▸ Recorded data:
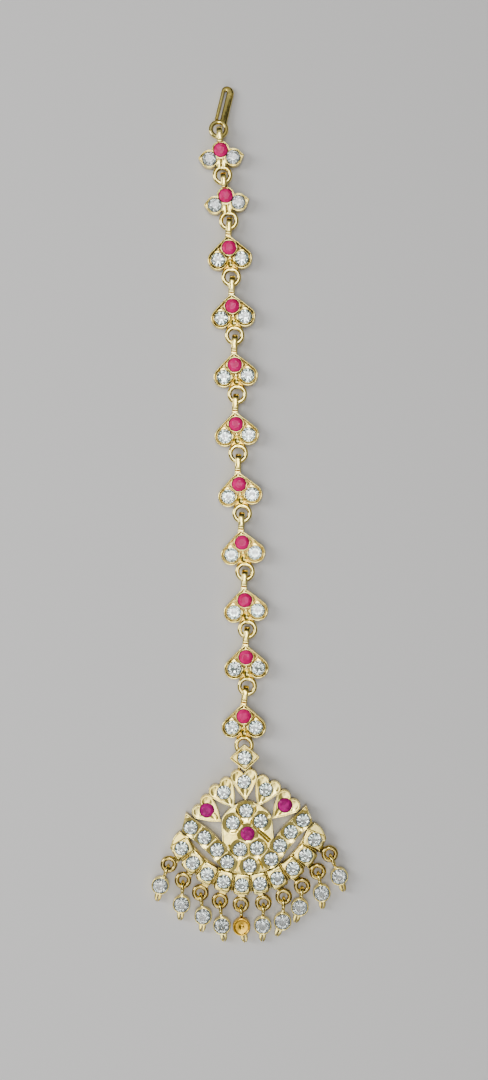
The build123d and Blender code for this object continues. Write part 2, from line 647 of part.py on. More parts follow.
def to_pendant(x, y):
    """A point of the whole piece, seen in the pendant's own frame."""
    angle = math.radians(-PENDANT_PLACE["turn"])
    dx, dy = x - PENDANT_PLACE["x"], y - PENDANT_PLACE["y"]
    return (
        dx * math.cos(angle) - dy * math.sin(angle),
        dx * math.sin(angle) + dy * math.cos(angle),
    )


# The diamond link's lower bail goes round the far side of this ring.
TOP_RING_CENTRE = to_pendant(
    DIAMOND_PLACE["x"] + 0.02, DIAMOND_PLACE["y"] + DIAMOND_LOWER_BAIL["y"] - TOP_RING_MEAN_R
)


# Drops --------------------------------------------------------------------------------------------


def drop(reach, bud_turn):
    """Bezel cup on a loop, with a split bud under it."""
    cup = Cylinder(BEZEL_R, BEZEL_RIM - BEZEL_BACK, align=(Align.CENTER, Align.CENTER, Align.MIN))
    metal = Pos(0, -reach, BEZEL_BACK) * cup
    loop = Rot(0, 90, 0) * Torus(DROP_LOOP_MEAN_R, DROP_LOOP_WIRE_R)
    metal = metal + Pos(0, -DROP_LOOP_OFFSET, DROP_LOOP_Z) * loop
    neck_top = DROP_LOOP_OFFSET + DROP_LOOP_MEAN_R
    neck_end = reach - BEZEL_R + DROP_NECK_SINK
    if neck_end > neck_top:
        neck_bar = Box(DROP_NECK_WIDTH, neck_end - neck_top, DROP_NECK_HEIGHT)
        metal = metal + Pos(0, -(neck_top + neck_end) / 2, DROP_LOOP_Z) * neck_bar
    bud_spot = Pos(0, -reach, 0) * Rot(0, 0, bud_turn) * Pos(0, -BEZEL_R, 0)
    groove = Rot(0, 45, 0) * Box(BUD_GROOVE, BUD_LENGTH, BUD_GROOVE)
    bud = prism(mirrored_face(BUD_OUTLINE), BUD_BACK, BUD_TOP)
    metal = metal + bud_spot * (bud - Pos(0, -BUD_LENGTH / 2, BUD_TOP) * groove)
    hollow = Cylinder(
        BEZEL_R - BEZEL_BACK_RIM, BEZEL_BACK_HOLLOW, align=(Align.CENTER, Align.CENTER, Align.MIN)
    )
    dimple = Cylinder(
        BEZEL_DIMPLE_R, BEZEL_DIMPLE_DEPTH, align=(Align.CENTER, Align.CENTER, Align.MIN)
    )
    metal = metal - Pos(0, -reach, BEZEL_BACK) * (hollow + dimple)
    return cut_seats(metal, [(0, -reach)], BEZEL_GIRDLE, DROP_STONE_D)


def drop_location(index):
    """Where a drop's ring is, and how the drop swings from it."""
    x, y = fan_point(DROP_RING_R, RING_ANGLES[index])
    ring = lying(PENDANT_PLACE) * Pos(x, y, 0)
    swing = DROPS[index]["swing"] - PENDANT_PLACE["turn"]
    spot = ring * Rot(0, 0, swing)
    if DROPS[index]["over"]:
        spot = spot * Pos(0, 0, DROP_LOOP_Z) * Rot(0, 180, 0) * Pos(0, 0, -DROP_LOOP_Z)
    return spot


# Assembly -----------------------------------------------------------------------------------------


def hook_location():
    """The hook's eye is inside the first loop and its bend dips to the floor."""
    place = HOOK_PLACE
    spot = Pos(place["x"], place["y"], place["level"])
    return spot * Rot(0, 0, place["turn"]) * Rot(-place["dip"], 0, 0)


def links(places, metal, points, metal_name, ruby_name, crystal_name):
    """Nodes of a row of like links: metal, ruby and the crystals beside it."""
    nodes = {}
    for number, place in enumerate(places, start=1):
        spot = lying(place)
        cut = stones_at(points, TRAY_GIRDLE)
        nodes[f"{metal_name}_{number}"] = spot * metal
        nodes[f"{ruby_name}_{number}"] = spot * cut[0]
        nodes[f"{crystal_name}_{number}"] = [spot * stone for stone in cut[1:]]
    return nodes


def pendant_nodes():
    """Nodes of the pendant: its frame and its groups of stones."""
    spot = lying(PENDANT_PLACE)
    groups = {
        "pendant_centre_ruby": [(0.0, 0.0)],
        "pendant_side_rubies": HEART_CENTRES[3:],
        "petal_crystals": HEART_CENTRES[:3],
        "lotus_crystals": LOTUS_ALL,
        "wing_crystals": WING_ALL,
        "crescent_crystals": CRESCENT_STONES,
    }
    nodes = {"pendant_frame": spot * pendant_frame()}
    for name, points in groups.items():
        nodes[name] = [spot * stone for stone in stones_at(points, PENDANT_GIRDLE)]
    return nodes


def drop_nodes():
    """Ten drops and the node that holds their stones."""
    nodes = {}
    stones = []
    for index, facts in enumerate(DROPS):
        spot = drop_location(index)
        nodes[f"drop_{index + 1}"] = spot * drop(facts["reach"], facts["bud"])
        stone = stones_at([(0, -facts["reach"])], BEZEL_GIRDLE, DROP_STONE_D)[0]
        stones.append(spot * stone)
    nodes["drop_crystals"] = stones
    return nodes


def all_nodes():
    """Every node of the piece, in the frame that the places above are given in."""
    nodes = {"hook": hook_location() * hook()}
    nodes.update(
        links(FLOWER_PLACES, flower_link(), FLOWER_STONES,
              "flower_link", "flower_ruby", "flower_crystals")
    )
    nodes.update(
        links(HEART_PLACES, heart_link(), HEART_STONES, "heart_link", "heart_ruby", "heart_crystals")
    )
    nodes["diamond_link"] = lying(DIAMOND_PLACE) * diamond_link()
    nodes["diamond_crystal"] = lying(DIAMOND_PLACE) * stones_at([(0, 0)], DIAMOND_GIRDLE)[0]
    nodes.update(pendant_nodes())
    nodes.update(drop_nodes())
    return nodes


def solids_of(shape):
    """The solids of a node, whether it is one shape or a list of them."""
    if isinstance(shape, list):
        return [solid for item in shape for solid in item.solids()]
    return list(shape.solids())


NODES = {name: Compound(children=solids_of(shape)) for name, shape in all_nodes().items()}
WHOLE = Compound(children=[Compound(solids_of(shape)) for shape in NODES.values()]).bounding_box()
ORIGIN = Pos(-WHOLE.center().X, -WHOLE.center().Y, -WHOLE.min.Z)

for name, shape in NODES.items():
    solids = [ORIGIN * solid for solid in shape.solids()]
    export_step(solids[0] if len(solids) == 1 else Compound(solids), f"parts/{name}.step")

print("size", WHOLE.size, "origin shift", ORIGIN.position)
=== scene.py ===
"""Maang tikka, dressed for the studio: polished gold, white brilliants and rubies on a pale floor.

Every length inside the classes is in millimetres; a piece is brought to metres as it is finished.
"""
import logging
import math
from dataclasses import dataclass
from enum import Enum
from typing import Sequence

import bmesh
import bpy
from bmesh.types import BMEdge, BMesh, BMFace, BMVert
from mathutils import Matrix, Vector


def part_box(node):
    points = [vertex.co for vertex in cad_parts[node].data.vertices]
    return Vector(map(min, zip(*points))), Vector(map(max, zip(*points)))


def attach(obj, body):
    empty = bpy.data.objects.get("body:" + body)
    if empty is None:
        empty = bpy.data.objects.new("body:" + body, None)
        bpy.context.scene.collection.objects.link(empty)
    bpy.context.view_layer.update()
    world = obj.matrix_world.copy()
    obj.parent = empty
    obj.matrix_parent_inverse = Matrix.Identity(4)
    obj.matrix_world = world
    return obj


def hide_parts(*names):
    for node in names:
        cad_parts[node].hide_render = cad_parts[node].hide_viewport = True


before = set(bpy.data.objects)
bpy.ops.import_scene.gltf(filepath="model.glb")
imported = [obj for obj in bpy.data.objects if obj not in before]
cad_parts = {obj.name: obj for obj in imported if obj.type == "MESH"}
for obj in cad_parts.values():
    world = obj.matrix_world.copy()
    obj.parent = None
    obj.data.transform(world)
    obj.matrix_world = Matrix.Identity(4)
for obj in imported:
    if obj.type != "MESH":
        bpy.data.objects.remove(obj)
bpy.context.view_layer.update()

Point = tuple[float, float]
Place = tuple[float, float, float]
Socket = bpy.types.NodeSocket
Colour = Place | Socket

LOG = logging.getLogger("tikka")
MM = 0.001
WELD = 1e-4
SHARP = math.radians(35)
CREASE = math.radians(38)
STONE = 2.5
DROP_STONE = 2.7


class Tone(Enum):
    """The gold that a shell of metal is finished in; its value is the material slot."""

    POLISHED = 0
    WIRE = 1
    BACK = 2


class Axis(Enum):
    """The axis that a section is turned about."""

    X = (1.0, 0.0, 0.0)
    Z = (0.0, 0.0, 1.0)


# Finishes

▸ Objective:
Repeat only what runs from the line holding "before = set(bpy.data.objects)" to the end of the data, keeping every line exactly as written, first and last included.

▸ Finished task:
before = set(bpy.data.objects)
bpy.ops.import_scene.gltf(filepath="model.glb")
imported = [obj for obj in bpy.data.objects if obj not in before]
cad_parts = {obj.name: obj for obj in imported if obj.type == "MESH"}
for obj in cad_parts.values():
    world = obj.matrix_world.copy()
    obj.parent = None
    obj.data.transform(world)
    obj.matrix_world = Matrix.Identity(4)
for obj in imported:
    if obj.type != "MESH":
        bpy.data.objects.remove(obj)
bpy.context.view_layer.update()

Point = tuple[float, float]
Place = tuple[float, float, float]
Socket = bpy.types.NodeSocket
Colour = Place | Socket

LOG = logging.getLogger("tikka")
MM = 0.001
WELD = 1e-4
SHARP = math.radians(35)
CREASE = math.radians(38)
STONE = 2.5
DROP_STONE = 2.7


class Tone(Enum):
    """The gold that a shell of metal is finished in; its value is the material slot."""

    POLISHED = 0
    WIRE = 1
    BACK = 2


class Axis(Enum):
    """The axis that a section is turned about."""

    X = (1.0, 0.0, 0.0)
    Z = (0.0, 0.0, 1.0)


# Finishes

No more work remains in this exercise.